CAD and scene scripts:
- - - - - - -

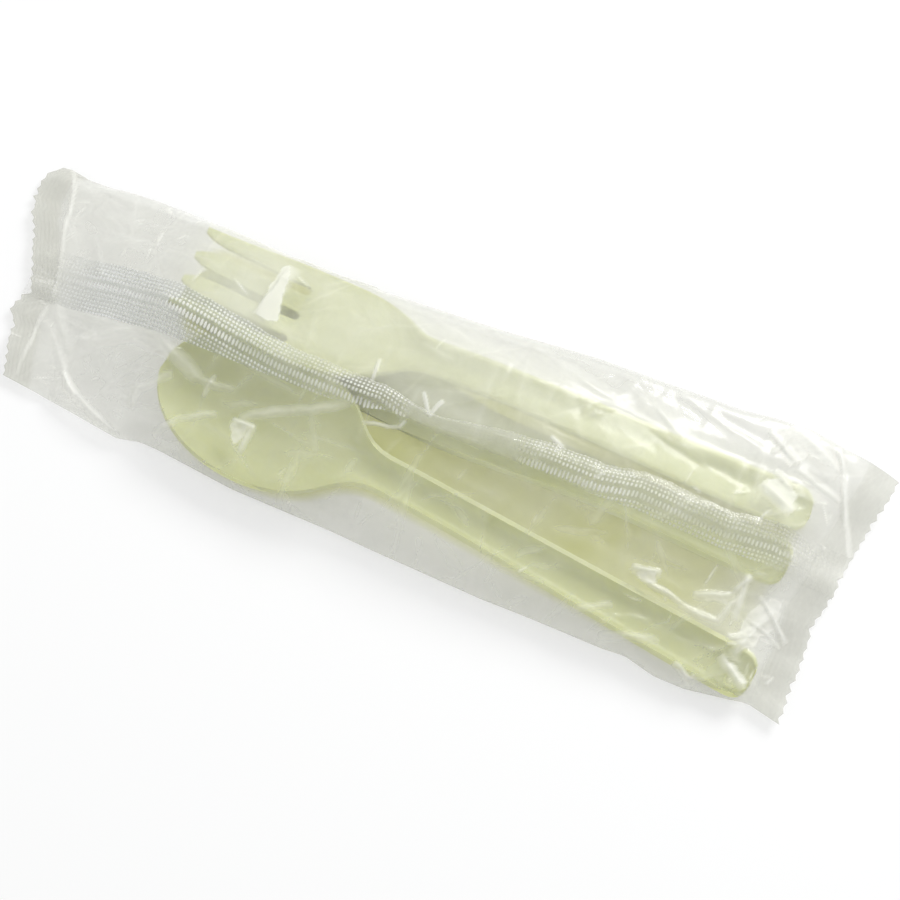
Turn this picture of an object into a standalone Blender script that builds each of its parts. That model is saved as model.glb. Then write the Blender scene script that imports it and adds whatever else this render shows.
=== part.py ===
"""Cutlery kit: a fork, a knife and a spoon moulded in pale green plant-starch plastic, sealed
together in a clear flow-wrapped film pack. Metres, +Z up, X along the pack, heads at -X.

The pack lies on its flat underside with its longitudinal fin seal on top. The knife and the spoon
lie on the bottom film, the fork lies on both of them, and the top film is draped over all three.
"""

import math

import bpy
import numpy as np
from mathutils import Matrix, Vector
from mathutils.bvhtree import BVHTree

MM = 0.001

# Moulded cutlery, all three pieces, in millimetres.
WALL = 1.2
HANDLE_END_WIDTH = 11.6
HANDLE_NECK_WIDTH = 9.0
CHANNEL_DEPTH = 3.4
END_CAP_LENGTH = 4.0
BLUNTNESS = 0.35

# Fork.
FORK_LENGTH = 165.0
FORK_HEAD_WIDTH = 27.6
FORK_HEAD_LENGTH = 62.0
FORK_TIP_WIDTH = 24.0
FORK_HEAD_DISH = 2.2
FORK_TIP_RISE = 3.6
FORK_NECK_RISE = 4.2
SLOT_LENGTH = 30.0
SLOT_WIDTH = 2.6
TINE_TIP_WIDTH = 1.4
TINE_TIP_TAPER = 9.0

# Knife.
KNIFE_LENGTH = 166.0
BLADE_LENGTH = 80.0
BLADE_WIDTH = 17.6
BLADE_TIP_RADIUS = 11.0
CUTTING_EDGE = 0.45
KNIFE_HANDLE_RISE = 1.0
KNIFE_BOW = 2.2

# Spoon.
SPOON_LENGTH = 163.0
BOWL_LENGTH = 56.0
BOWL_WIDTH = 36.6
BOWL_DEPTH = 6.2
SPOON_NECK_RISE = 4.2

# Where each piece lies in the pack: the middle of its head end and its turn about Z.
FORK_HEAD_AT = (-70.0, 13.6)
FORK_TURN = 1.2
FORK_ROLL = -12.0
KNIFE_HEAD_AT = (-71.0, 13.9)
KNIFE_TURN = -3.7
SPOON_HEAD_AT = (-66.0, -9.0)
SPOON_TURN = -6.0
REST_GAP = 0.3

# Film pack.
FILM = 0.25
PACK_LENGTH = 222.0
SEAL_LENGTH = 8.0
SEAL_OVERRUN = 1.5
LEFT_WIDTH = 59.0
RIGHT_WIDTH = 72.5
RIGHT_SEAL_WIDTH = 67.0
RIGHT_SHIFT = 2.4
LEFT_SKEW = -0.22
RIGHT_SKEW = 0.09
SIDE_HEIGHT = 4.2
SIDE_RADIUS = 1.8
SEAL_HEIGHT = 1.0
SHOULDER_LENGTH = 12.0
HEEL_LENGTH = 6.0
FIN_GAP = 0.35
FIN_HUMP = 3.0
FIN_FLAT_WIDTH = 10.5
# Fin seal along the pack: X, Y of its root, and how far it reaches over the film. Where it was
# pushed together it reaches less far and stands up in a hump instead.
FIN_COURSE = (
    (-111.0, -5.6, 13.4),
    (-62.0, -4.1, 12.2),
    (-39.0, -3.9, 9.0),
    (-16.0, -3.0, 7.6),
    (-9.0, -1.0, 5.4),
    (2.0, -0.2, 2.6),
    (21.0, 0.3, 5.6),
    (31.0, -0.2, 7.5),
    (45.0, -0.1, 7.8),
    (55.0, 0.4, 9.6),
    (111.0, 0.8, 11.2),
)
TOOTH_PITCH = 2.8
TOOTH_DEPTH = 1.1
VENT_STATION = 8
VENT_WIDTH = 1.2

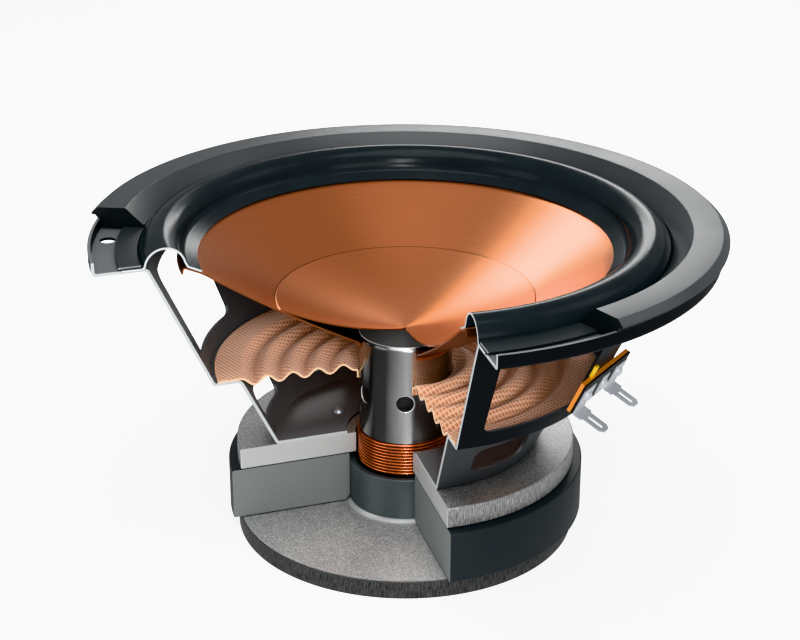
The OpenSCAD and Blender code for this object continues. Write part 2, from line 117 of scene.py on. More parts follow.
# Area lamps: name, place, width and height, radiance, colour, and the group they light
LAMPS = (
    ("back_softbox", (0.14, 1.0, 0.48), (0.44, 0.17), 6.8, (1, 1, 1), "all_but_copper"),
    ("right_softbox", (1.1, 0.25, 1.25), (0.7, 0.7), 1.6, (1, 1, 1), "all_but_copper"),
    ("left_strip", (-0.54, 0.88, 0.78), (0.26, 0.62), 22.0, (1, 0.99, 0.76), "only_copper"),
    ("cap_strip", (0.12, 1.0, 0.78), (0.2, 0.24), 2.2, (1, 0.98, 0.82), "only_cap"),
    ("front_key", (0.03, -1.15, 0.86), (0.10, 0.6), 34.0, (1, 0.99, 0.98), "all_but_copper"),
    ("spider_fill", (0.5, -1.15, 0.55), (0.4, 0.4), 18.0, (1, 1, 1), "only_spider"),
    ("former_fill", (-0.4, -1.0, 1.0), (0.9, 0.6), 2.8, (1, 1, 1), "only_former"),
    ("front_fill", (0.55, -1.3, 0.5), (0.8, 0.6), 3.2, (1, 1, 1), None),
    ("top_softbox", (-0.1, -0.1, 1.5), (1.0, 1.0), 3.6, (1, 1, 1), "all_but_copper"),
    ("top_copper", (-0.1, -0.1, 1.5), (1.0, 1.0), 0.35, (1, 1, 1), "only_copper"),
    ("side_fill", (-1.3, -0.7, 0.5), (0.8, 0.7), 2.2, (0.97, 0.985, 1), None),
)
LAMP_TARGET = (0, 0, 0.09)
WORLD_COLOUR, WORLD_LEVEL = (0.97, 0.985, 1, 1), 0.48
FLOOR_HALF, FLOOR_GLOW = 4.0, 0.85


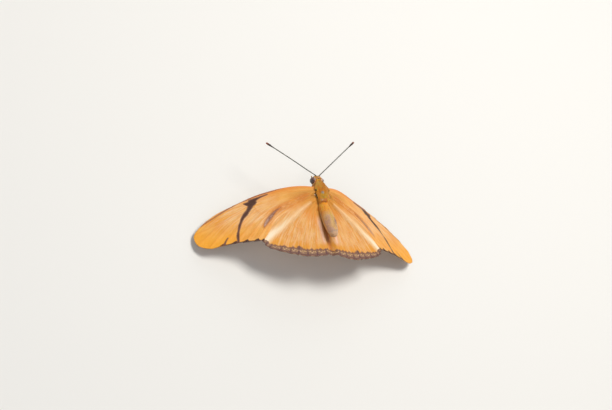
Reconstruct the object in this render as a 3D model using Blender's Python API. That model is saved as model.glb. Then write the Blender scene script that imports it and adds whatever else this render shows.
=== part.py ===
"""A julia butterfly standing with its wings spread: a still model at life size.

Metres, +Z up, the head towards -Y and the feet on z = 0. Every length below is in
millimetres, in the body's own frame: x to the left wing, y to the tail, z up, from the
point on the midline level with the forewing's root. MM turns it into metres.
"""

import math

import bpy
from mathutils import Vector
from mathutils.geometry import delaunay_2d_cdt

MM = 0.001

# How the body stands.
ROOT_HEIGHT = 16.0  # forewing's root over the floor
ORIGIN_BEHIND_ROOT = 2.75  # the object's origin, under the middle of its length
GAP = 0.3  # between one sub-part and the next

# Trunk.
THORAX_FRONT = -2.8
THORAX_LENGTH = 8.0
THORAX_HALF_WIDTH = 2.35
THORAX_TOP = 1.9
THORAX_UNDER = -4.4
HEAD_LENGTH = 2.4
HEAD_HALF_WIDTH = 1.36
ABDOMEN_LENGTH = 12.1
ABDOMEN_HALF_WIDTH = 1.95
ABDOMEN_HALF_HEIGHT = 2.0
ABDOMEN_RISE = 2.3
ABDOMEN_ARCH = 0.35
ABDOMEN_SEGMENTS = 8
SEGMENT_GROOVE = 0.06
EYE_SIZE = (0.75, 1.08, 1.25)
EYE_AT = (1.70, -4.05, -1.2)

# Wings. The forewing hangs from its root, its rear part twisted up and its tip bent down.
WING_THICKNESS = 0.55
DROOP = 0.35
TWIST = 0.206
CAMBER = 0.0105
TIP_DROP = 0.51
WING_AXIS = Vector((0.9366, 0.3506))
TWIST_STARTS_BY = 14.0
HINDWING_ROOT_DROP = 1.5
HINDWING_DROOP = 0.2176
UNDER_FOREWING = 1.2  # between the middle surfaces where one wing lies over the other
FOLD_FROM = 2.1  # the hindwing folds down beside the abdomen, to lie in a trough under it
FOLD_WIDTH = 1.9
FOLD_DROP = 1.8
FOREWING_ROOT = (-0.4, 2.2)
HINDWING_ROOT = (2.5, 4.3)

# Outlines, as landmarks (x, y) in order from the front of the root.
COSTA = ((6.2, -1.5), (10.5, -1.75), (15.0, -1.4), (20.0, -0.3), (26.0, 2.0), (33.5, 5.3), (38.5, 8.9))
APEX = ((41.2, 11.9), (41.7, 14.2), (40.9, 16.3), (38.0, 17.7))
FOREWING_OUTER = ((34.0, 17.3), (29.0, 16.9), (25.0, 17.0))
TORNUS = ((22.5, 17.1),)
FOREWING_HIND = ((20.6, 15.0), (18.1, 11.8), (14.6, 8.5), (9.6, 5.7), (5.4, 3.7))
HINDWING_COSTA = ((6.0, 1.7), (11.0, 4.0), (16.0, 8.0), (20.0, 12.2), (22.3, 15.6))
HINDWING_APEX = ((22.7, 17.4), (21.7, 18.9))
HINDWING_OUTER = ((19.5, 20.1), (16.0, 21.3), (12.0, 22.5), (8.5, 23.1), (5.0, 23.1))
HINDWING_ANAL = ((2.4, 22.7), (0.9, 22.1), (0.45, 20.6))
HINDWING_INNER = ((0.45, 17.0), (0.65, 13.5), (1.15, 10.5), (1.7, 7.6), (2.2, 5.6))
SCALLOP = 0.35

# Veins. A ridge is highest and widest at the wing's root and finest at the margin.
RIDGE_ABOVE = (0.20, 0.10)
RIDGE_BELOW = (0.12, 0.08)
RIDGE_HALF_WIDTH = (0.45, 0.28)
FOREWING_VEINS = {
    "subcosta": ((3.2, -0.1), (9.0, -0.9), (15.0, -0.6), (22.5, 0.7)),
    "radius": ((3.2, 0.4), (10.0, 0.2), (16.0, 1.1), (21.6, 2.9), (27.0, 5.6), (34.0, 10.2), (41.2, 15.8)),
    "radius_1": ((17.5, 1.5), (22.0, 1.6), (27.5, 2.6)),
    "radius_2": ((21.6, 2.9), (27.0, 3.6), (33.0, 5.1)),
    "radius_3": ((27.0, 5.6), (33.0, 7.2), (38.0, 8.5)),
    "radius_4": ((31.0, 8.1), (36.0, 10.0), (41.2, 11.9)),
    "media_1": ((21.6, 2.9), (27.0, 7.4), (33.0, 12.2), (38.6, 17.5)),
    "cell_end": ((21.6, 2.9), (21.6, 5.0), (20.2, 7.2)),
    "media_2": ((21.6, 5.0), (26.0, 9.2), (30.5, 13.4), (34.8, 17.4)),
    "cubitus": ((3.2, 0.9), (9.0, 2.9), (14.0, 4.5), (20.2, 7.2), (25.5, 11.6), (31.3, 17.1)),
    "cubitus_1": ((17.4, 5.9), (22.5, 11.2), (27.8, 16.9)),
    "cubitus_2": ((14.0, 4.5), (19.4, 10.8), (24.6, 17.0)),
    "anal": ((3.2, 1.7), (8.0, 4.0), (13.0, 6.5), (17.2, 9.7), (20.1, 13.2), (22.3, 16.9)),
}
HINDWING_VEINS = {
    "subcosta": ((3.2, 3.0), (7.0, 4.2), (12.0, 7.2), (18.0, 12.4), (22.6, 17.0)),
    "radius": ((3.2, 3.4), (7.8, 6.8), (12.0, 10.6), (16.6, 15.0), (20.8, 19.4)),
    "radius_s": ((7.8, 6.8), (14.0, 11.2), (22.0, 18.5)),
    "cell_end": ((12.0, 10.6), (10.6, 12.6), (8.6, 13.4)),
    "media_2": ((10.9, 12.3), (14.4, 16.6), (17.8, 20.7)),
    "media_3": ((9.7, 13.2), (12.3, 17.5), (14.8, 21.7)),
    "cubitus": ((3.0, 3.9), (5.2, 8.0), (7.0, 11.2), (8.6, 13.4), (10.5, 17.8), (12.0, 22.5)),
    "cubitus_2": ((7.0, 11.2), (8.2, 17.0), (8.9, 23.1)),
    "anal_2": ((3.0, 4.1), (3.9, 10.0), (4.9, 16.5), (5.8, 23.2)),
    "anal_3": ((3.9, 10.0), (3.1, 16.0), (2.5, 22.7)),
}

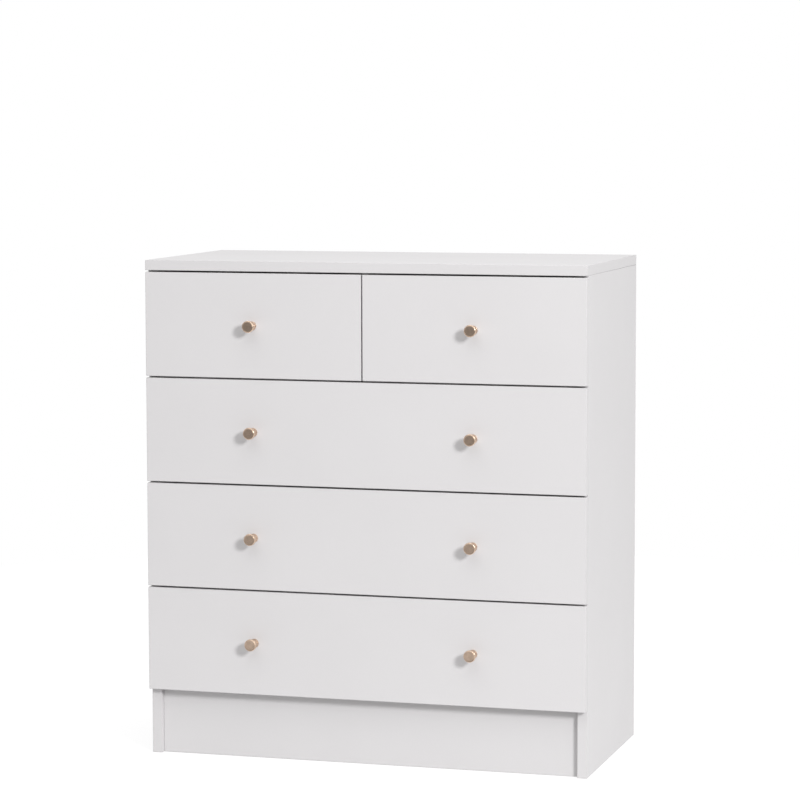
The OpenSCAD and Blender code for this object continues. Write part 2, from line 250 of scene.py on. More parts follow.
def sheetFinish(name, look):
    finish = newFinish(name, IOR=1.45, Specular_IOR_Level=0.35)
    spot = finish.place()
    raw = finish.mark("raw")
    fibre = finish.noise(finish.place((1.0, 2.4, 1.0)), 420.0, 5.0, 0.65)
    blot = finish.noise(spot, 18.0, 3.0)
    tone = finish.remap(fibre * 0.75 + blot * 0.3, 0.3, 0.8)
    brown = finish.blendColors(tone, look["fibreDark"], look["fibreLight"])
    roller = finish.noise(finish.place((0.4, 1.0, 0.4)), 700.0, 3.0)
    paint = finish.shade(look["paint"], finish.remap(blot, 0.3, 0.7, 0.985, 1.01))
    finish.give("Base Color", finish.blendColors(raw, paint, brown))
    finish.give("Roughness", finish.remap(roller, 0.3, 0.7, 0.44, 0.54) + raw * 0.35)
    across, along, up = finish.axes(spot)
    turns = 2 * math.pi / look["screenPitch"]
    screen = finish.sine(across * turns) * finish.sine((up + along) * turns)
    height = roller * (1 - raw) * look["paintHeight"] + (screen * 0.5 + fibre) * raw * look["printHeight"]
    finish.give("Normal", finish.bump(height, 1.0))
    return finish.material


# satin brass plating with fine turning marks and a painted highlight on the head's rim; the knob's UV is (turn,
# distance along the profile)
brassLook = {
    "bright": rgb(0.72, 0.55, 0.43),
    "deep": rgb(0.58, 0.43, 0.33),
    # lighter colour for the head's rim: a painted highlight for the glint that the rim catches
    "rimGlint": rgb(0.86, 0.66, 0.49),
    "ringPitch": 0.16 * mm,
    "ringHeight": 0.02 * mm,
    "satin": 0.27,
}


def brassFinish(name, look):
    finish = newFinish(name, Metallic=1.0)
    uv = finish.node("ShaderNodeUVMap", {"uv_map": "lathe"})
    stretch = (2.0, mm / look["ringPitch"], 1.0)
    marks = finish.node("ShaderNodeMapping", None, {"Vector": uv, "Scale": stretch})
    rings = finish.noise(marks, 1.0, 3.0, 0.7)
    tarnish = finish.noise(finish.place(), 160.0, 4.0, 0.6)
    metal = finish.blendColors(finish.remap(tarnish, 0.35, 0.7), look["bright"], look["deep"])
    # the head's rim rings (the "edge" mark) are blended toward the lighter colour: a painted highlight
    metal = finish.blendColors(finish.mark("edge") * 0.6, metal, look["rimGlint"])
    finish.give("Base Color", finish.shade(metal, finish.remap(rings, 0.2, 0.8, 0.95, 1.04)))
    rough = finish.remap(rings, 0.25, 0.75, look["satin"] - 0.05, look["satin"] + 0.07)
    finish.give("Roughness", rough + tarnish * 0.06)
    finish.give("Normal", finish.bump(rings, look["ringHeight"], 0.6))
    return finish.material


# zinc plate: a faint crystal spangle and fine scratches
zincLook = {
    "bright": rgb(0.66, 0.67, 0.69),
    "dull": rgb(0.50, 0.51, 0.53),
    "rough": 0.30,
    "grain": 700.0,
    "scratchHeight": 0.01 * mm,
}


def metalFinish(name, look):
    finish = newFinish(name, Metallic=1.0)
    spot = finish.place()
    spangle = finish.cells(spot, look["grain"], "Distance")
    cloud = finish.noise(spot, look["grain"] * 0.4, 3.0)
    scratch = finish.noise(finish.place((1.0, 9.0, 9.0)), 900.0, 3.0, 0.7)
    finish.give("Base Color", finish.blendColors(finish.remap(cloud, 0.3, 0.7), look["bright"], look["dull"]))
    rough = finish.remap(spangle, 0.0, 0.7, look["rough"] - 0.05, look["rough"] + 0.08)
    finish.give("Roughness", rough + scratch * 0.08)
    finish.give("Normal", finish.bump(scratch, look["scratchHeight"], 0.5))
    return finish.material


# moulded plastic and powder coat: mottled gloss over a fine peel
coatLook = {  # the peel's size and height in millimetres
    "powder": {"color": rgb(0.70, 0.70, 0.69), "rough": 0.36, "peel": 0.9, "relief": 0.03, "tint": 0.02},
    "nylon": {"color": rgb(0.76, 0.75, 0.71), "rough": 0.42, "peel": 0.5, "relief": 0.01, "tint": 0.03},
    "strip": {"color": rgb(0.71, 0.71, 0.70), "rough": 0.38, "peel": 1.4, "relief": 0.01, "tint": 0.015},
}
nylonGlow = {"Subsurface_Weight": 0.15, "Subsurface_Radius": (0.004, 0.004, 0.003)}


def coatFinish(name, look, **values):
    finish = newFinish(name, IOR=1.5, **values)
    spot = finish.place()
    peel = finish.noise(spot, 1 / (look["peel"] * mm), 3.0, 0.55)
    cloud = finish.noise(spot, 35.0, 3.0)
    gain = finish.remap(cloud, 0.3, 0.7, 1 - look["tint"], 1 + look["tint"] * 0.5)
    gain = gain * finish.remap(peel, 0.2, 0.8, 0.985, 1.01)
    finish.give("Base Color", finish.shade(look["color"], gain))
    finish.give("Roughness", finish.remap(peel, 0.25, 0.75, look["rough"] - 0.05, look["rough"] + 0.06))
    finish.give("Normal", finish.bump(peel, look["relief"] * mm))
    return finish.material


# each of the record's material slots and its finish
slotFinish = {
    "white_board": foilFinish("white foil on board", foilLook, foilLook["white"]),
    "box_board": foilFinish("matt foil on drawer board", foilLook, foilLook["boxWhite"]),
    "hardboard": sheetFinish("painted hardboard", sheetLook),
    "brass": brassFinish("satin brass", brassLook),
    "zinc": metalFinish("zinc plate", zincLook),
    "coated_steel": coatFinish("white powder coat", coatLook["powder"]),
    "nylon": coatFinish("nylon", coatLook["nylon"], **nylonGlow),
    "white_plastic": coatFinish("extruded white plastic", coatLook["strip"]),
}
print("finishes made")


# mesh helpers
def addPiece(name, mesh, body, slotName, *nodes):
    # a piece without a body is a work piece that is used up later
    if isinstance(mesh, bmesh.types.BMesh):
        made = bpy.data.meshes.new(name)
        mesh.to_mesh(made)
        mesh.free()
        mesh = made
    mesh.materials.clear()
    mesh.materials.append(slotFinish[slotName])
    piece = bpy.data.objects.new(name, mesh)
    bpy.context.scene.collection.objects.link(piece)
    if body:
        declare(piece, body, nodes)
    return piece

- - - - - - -

Exercise details:
Your answer should be a single number: how many lines of the material contain the word "whatever".

Answer for the task:
2